One interesting thing I observed in our on-campus workshop is when people tried to find the solution to class issues at Bryn Mawr. Most people suggested that we should have some open talks/ platforms about class issues in class or Wellness program. Yes, it's right that we should fix the issues by confronting rather than avoiding talking about them. However, it raises the next questions for us: Should we make the talk voluntary or coercive? If it's voluntary, we still have some people attend this kind of talk. However, I guess they are all open-minded people who are willing to solve the conflicts between different classes. Class issues are created by some narrow-minded individuals who stick themselves to certain catergories and isolate themselves from the rest of the community. I believe if we talk about class issues in some coercive environments such as in the classroom in which everyone is forced to participate, it may produce better results.


Chandrea's picture

Workshop Afterthoughts

I appreciated a workshop participant making the observation that the people who show up to these kinds of workshops already know and care about touchy subjects like class. The thing that we need to do is reach a broader audience. The rude customers I deal with at work probably aren't the ones who care to show up at our E-Sem workshop, let alone acknowledge their own behavior. But I was really happy with our workshop and it was great knowing that we talked to friends and even strangers about a topic so sensitive like socioeconomic status. After the workshop, I continued talking about our workshop conversations with a friend and we started scheming up some ideas to find the "broader audience" that needed to hear us out.

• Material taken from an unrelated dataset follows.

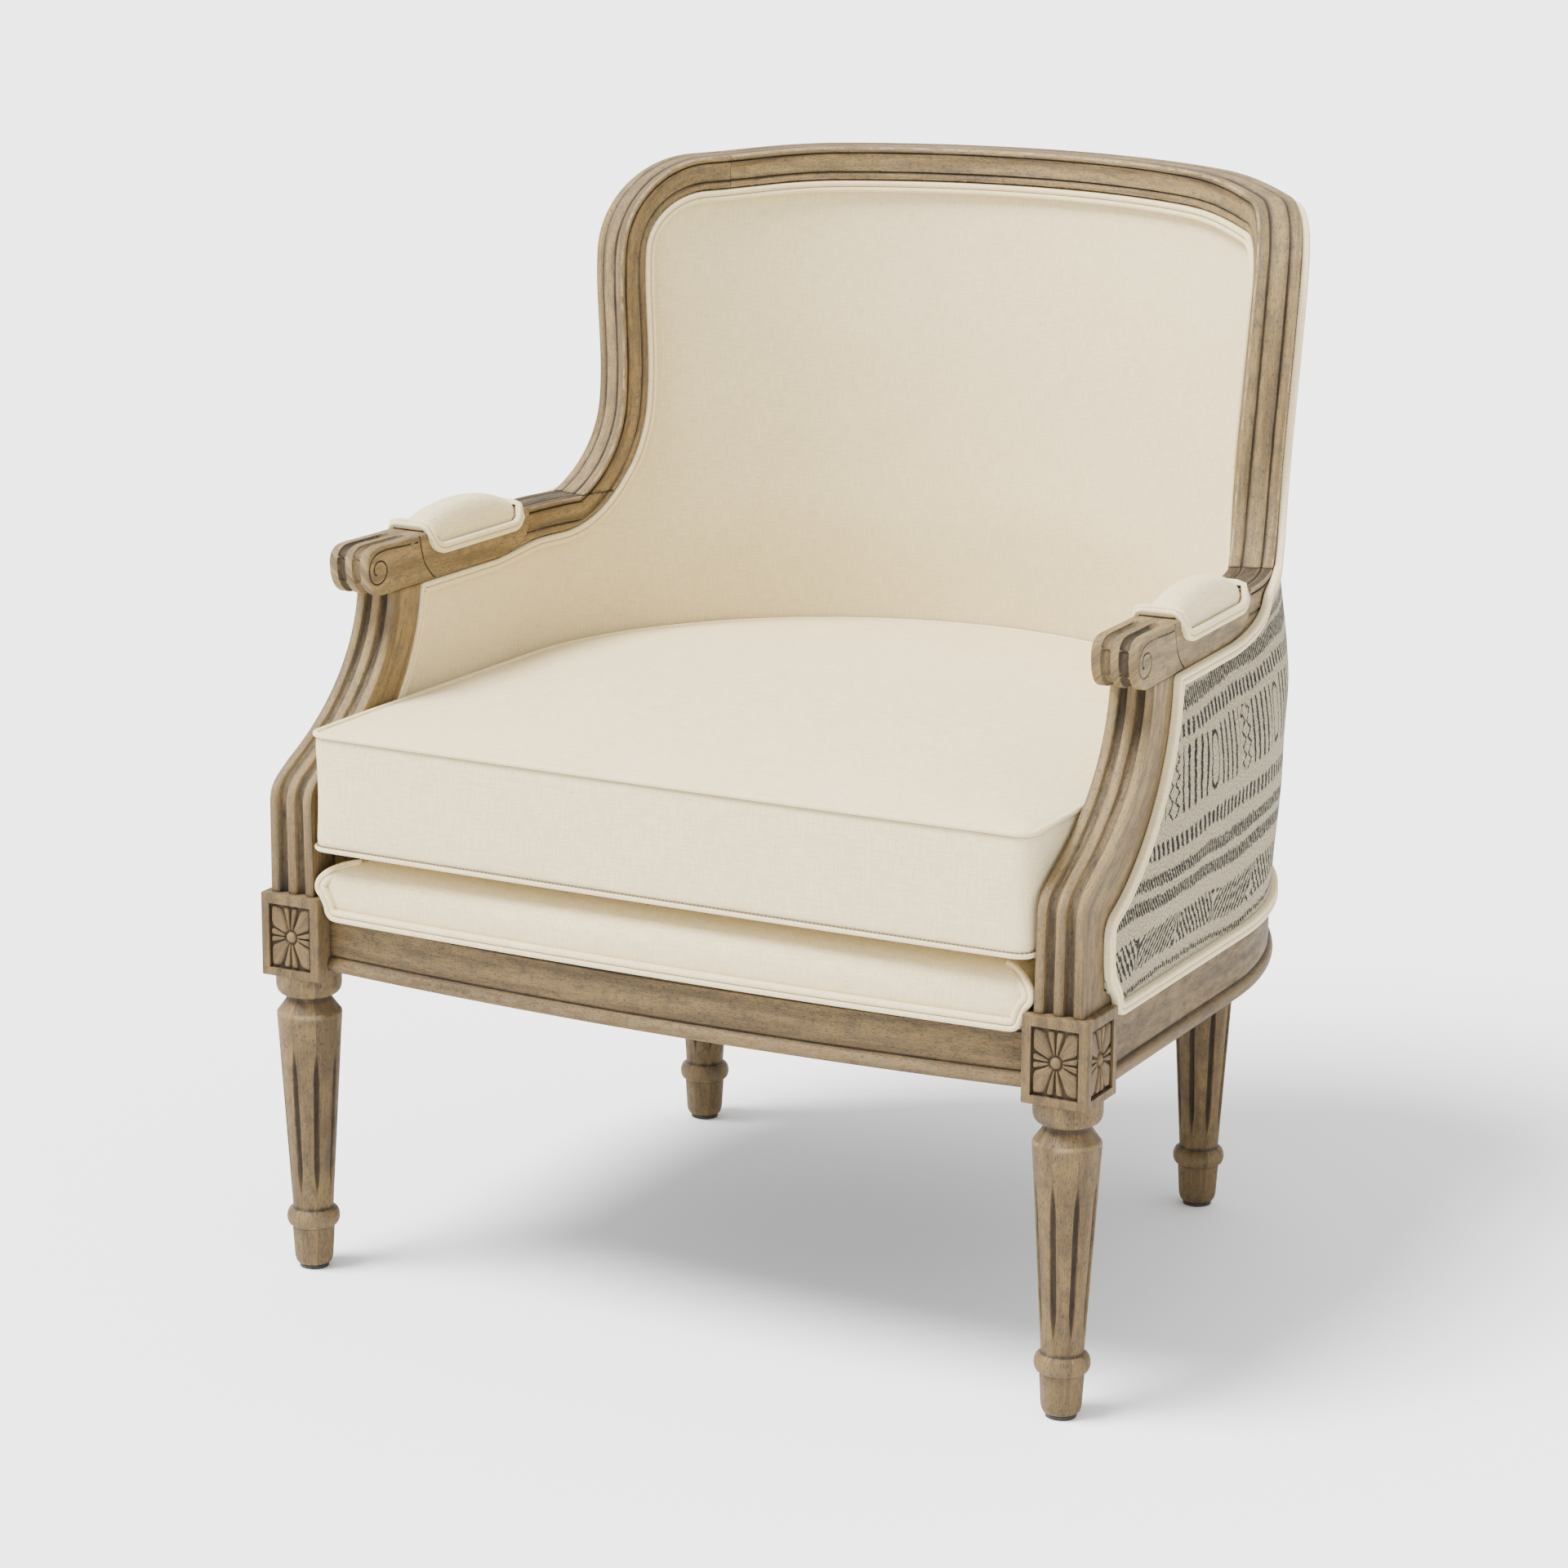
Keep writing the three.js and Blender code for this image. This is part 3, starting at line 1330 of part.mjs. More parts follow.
function screwSolid({ seat, way }) {
  const geometry = new THREE.LatheGeometry([
    new THREE.Vector2(0, -screw.headHeight),
    new THREE.Vector2(screw.headRadius, -screw.headHeight / 2),
    new THREE.Vector2(screw.headRadius, 0),
    new THREE.Vector2(screw.shankRadius, 0),
    new THREE.Vector2(screw.shankRadius, screw.length - screw.headRadius),
    new THREE.Vector2(0, screw.length),
  ], 8);
  geometry.applyQuaternion(new THREE.Quaternion().setFromUnitVectors(new THREE.Vector3(0, 1, 0), way));
  geometry.translate(seat.x, seat.y, seat.z);
  return geometry;
}

function frontCornerBlock() {
  const { bottom, height } = cornerBlock;
  const screws = [...frontScrews(), ...sideScrews()];
  const body = slabFromPlan(frontCornerBlockPlan(), bottom, bottom + height);
  return cut(body, ...screwHoles(screws), ...headHoles(screws));
}

function rearCornerBlock() {
  const { bottom, height, rearSpan, rearDepth } = cornerBlock;
  const body = wallSlab(
    railJoint - rearSpan, railJoint + rearSpan, bottom, bottom + height,
    rail.depth + gap, rail.depth + rearDepth, 4);
  return cut(body, ...screwHoles(rearScrews()), ...headHoles(rearScrews()));
}

// Seat

// Plan of the well between the rails or the lining, at a depth inside the horseshoe
function wellPlan(depth, height, frontHalf, front, bow) {
  const rearOfBlock = halfBlock + deck.blockClear;
  const stations = [
    ...steps(stationAt(rearOfBlock, height), straightStation, 2),
    ...steps(straightStation, elbowStation, 3).slice(1),
    ...steps(elbowStation, backStation, 12).slice(1),
  ];
  const right = stations.map((s) => wallPoint(s, height, depth));
  const shape = new THREE.Shape();
  shape.moveTo(-frontHalf, front);
  shape.quadraticCurveTo(0, front - 2 * bow, frontHalf, front);
  shape.lineTo(frontHalf, rearOfBlock);
  for (const p of right) shape.lineTo(p.x, p.y);
  for (const p of [...right].reverse().slice(1)) shape.lineTo(-p.x, p.y);
  shape.lineTo(-frontHalf, rearOfBlock);
  return shape;
}

const wellFront = blockInner - deck.blockClear;
const longWebBottom = rail.ledge + gap;
const crossWebBottom = longWebBottom + web.thickness + gap;

function webWell(bottom) {
  const well = wellPlan(web.inset, rail.ledge, wellFront, web.start, 0);
  return slabFromPlan(well, bottom, bottom + web.thickness);
}

function longWeb(x) {
  const strip = box(
    x - web.width / 2, x + web.width / 2, -leg.block, 2 * plan.seatRadius, longWebBottom - overrun,
    longWebBottom + web.thickness + overrun);
  return common(strip, webWell(longWebBottom));
}

function crossWeb(y) {
  const strip = box(
    -plan.seatRadius, plan.seatRadius, y - web.width / 2, y + web.width / 2, crossWebBottom - overrun,
    crossWebBottom + web.thickness + overrun);
  return common(strip, webWell(crossWebBottom));
}

function deckSolid() {
  const well = wellPlan(deck.inset, deck.top, wellFront, -deck.front, deck.bow);
  const main = slabFromPlan(well, seatBase, deck.top);
  const lipPlan = bowedPlan(deck.front, wellFront, web.start - deck.blockClear, deck.bow);
  return joined(main, slabFromPlan(lipPlan, rail.ledge + gap, seatBase + overrun));
}

function deckWeltSolid() {
  const half = wellFront - deckWelt.endClear;
  const bottom = rail.ledge + gap;
  const low = half - deckWelt.height;
  const line = [
    new THREE.Vector2(-half, bottom + deckWelt.riseRun + deckWelt.rise),
    new THREE.Vector2(-half, bottom + deckWelt.height),
    ...steps(-low, low, 12).map((x) => new THREE.Vector2(x, bottom)),
    new THREE.Vector2(half, bottom + deckWelt.height),
    new THREE.Vector2(half, bottom + deckWelt.riseRun + deckWelt.rise),
  ];
  const { height, thickness } = deckWelt;
  const section = [[0, 0], [0, thickness / 2], [height / 4, thickness], [height / 2, thickness * 0.65],
    [height * 3 / 4, thickness], [height, thickness / 2], [height, 0]]
    .map(([across, out]) => new THREE.Vector2(across, out));
  const lanes = section.map((q) => movedRight(line, -q.x));
  const face = (x) => -deck.front - deck.bow * (1 - (x / wellFront) ** 2) - weltLift;
  const rings = line.map((_, i) => section.map((q, k) => (
    new THREE.Vector3(lanes[k][i].x, face(lanes[k][i].x) - q.y, lanes[k][i].y))));
  return loft(rings, section);
}

// Outline of the cushion, anticlockwise from the middle of its front
function cushionOutline() {
  const { front, bow, sideClear, cornerRadius: round, inset } = cushion;
  const halfWidth = plan.seatRadius - post.width - sideClear;
  const height = plan.backHeight;
  const right = [];
  for (const x of steps(0, halfWidth - round, 3)) {
    right.push(new THREE.Vector2(x, -front - bow * (1 - (x / halfWidth) ** 2)));
  }
  for (const angle of steps(-Math.PI / 2, 0, 3).slice(1)) {
    right.push(new THREE.Vector2(
      halfWidth - round + round * Math.cos(angle), round - front + round * Math.sin(angle)));
  }
  const stations = [
    ...steps(stationAt(halfBlock + round, height), straightStation, 3),
    ...steps(straightStation, elbowStation, 2).slice(1),
    ...steps(elbowStation, backStation, 7).slice(1),
  ];
  for (const s of stations) {
    const p = wallPoint(s, height, inset);
    right.push(new THREE.Vector2(Math.min(p.x, halfWidth), p.y));
  }
  const left = right.slice(1, -1).reverse().map((p) => new THREE.Vector2(-p.x, p.y));
  return [...right, ...left];
}

// Box cushion: corded seams above and below, sides drawn in a little and a crown on top
function cushionSolid() {
  const outline = cushionOutline();
  const centre = outline.reduce((sum, p) => sum.add(p), new THREE.Vector2()).divideScalar(outline.length);
  const { bottom, top, cord, cordHeight: tall, tuck, edgeRound } = cushion;
  const rise = top - bottom;
  const profile = [
    [bottom, -edgeRound], [bottom + tall / 2, -cord], [bottom + tall, 0], [bottom + 2 * tall, -cord],
    [bottom + 3 * tall, -cord], [bottom + rise / 3, -tuck - cord / 2], [top - rise / 3, -tuck - cord / 2],
    [top - 2 * tall, -cord], [top - tall, -cord], [top, 0], [top + tall / 2, -cord], [top + tall, -edgeRound],
  ];
  const rings = profile.map(([z, out]) => (
    movedRight(outline, out, true).map((p) => new THREE.Vector3(p.x, p.y, z))));
  for (const share of crownShares) {
    const height = top + tall + (cushion.crown - tall) * Math.sqrt(1 - share ** 2);
    rings.push(outline.map((p) => {
      const q = centre.clone().lerp(p, share);
      return new THREE.Vector3(q.x, q.y, height);
    }));
  }
  return loft(rings, outline);
}

// Arm pad: domed over the scooped seat in the arm, with a welt round its foot
const padFront = arm.padStart + pad.endSet;
const padRear = arm.padEnd - pad.endSet;

function armPoint(y, height, depth) {
  return wallPoint(stationAt(y, height), height, depth);
}

function padSolid() {
  const middle = arm.depth / 2;
  const halfWidth = middle - pad.sideSet;
  const arch = steps(0, Math.PI, 8);
  const section = arch.map((a) => new THREE.Vector2(
    -Math.sign(Math.cos(a)) * Math.abs(Math.cos(a)) ** 0.6, Math.sin(a) ** 0.75));
  const seat = scoopPlaces.map((y) => new THREE.Vector2(y, armTopAt(y)));
  const inside = scoopPlaces.filter((y) => y > padFront && y < padRear);
  const level = steps(scoopFrontEnd, scoopRearStart, 6).slice(1, -1);
  const rings = [padFront, ...inside, ...level, padRear].sort((a, b) => a - b).map((y) => {
    const t = (2 * y - padFront - padRear) / (padRear - padFront);
    const foot = crossing(seat, y, 'x', 'y') + gap;
    const end = armTop + pad.edgeHeight / 3;
    const crown = mix(end, armTop + pad.crownRise, Math.sqrt(1 - (t * 0.995) ** 4));
    return section.map((p) => armPoint(y, foot + (crown - foot) * p.y, middle + halfWidth * p.x));
  });
  return loft(rings, section);
}

function padWeltSolid() {
  const off = padWelt.radius + gap;
  const low = armPadSeat + padWelt.sideRise;
  const climb = (y, top, end, run) => {
    const share = THREE.MathUtils.clamp(Math.abs(y - end) / run, 0, 1);
    return new THREE.Vector3(y, mix(top, low, Math.sin((Math.PI / 2) * share)), -off);
  };
  const frontY = padFront - off;
  const rearY = padRear + off;
  const frontRun = scoopFrontEnd + off - frontY;
  const rearRun = rearY - scoopRearStart + off;
  const outerSide = [
    ...steps(frontY, frontY + frontRun, 3).map((y) => climb(y, armTop, frontY, frontRun)),
    ...steps(rearY - rearRun, rearY, 3).map((y) => climb(y, jointHeight, rearY, rearRun)),
  ];
  const over = (y, top) => steps(Math.PI, Math.PI / 2, 2).slice(1)
    .map((a) => new THREE.Vector3(y, top + off * Math.sin(a), off * Math.cos(a)));
  const acrossArm = (p) => new THREE.Vector3(p.x, p.y, arm.depth - p.z);
  const half = [
    new THREE.Vector3(frontY, armTop + off, arm.depth / 2),
    ...over(frontY, armTop).reverse(), ...outerSide, ...over(rearY, jointHeight),
    new THREE.Vector3(rearY, jointHeight + off, arm.depth / 2),
  ];
  const loop = [...half, ...half.slice(1, -1).reverse().map(acrossArm)];
  const path = loop.map((p) => armPoint(p.x, p.y, p.z));
  const centre = armPoint((padFront + padRear) / 2, low, arm.depth / 2);
  const section = steps(0, 2 * Math.PI, 6).slice(0, -1)
    .map((a) => new THREE.Vector2(padWelt.radius * Math.cos(a), padWelt.radius * Math.sin(a)));
  const rings = path.map((p, i) => {
    const before = path[(i - 1 + path.length) % path.length];
    const after = path[(i + 1) % path.length];
    const along = new THREE.Vector3().subVectors(after, before).normalize();
    const out = new THREE.Vector3().subVectors(p, centre);
    out.addScaledVector(along, -out.dot(along)).normalize();
    const side = new THREE.Vector3().crossVectors(along, out);
    return section.map((q) => p.clone().addScaledVector(out, q.x).addScaledVector(side, q.y));
  });
  return loft(rings, section, true);
}

function dustCoverSolid() {
  const top = rail.bottom - gap;
  const sheet = slabFromPlan(
    wellPlan(dustCover.inset, rail.bottom, wellFront, dustCover.frontSet, 0), top - dustCover.thickness, top);
  const collar = upCylinder(leg.collarRadius + dustCover.legPlay, top - 2 * overrun, top + overrun, 24);
  collar.translate(rearLegX, rearLegY, 0);
  return cut(sheet, collar, mirrored(collar));
}

// Assembly
const chair = new THREE.Group();

function add(name, geometry, material) {
  const clean = welded(geometry);
  clean.computeVertexNormals();
  const mesh = new THREE.Mesh(clean, material);
  mesh.name = name;
  chair.add(mesh);
  return mesh;
}

function addPair(name, geometry, material) {
  add(`${name}_right`, geometry, material);
  add(`${name}_left`, mirrored(geometry), material);
}

add('front_rail', frontRailSolid(), materials.wood);
add('back_rail', backRailSolid(), materials.wood);
addPair('side_rail', sideRailSolid(), materials.wood);

const frontLeg = frontLegSolid().translate(legX, 0, 0);
const rearLeg = rearLegSolid().translate(rearLegX, rearLegY, 0);
addPair('front_leg', frontLeg, materials.wood);
addPair('back_leg', rearLeg, materials.wood);
addPair('front_glide', glideSolid().translate(legX, 0, 0), materials.nylon);
addPair('back_glide', glideSolid().translate(rearLegX, rearLegY, 0), materials.nylon);

addPair('arm_post', postSolid(), materials.wood);
addPair('arm', armSolid(), materials.wood);
addPair('back_stile', stileSolid(), materials.wood);
add('top_rail', crestSolid(), materials.wood);
addPair('arm_dowel', armDowel(dowel.radius, 0), materials.beech);
addPair('top_rail_dowel', crestDowel(dowel.radius, 0), materials.beech);

const elbowUpright = uprightSolid(elbowStation - upright.elbowSet, elbowUprightTop, elbowUprightTenons(0));
const backUpright = uprightSolid(elbowStation + upright.backOut, backUprightTop, backUprightTenons(0));
addPair('elbow_upright', elbowUpright, materials.beech);
addPair('back_upright', backUpright, materials.beech);

addPair('front_corner_block', frontCornerBlock(), materials.beech);
addPair('back_corner_block', rearCornerBlock(), materials.beech);
[...frontScrews(), ...sideScrews()].forEach((place, i) => {
  addPair(`front_block_screw_${i + 1}`, screwSolid(place), materials.steel);
});
rearScrews().forEach((place, i) => addPair(`back_block_screw_${i + 1}`, screwSolid(place), materials.steel));

[-1.5, -0.5, 0.5, 1.5].forEach((share, i) => {
  add(`long_webbing_${i + 1}`, longWeb(share * web.pitch), materials.webbing);
});
[0, 1, 2].forEach((i) => {
  add(`cross_webbing_${i + 1}`, crossWeb(web.crossStart + i * web.crossPitch), materials.webbing);
});
add('dust_cover', dustCoverSolid(), materials.dustCloth);
add('seat_deck', deckSolid(), materials.canvas);
add('deck_welt', deckWeltSolid(), materials.canvas);
add('seat_cushion', cushionSolid(), materials.canvas);

add('inner_lining', innerLining(), materials.canvas);
add('inner_welt', innerWelt(), materials.canvas);
add('outer_cover', outerCover(), materials.woven);
add('outer_welt', outerWelt(), materials.canvas);
addPair('arm_pad', padSolid(), materials.canvas);
addPair('arm_pad_welt', padWeltSolid(), materials.canvas);

// The part's origin is under the middle of its bounding box
const bounds = new THREE.Box3().setFromObject(chair);
const middle = bounds.getCenter(new THREE.Vector3());
chair.position.set(-middle.x, -middle.y, -bounds.min.z);

export default chair;
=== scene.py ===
import json
import math
import bmesh
import bpy
from mathutils import Matrix, Vector, noise
from mathutils.geometry import interpolate_bezier
from mathutils.kdtree import KDTree


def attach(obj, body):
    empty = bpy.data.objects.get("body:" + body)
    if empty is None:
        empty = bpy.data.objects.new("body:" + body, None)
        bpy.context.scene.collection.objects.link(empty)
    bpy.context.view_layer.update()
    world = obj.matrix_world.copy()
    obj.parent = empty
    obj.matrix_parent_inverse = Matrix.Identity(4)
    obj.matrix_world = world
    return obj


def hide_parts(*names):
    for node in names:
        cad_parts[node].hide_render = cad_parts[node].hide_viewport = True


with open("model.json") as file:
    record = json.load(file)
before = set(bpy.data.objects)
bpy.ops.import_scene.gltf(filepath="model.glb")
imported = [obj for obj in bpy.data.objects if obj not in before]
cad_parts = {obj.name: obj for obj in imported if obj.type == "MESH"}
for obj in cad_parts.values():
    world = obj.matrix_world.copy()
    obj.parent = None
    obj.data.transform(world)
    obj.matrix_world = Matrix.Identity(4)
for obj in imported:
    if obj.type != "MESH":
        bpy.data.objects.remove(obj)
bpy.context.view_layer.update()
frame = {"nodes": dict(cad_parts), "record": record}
print("frame loaded")

# Sizes are in millimetres, with y from the front legs' axes, until placed() puts them in the row frame
mm = 0.001
rowShift = -324.472
centimetre = 10


def placed(x, y, z):
    return Vector((x, y + rowShift, z)) * mm


def mix(a, b, share):
    return a + (b - a) * share


def clamp(value, low=0.0, high=1.0):
    return max(low, min(high, value))


def eased(share):
    share = clamp(share)
    return share * share * (3 - 2 * share)


def steps(start, end, count):
    return [mix(start, end, i / count) for i in range(count + 1)]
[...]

It's weird because I was thinking about what Nancy previously commented about: Should we have mandatory classes where poeple have to learn about subjects that we delve into in our own E-Sem class? I feel like conversations about class occurred openly in my household but I realize that people can go through much of their lives without ever talking about the subject. Is it the responsibility of the college to teach a kid about the people they will encounter who are from different walks of life, or is this something that parents should choose to talk about or not to talk about with their own children?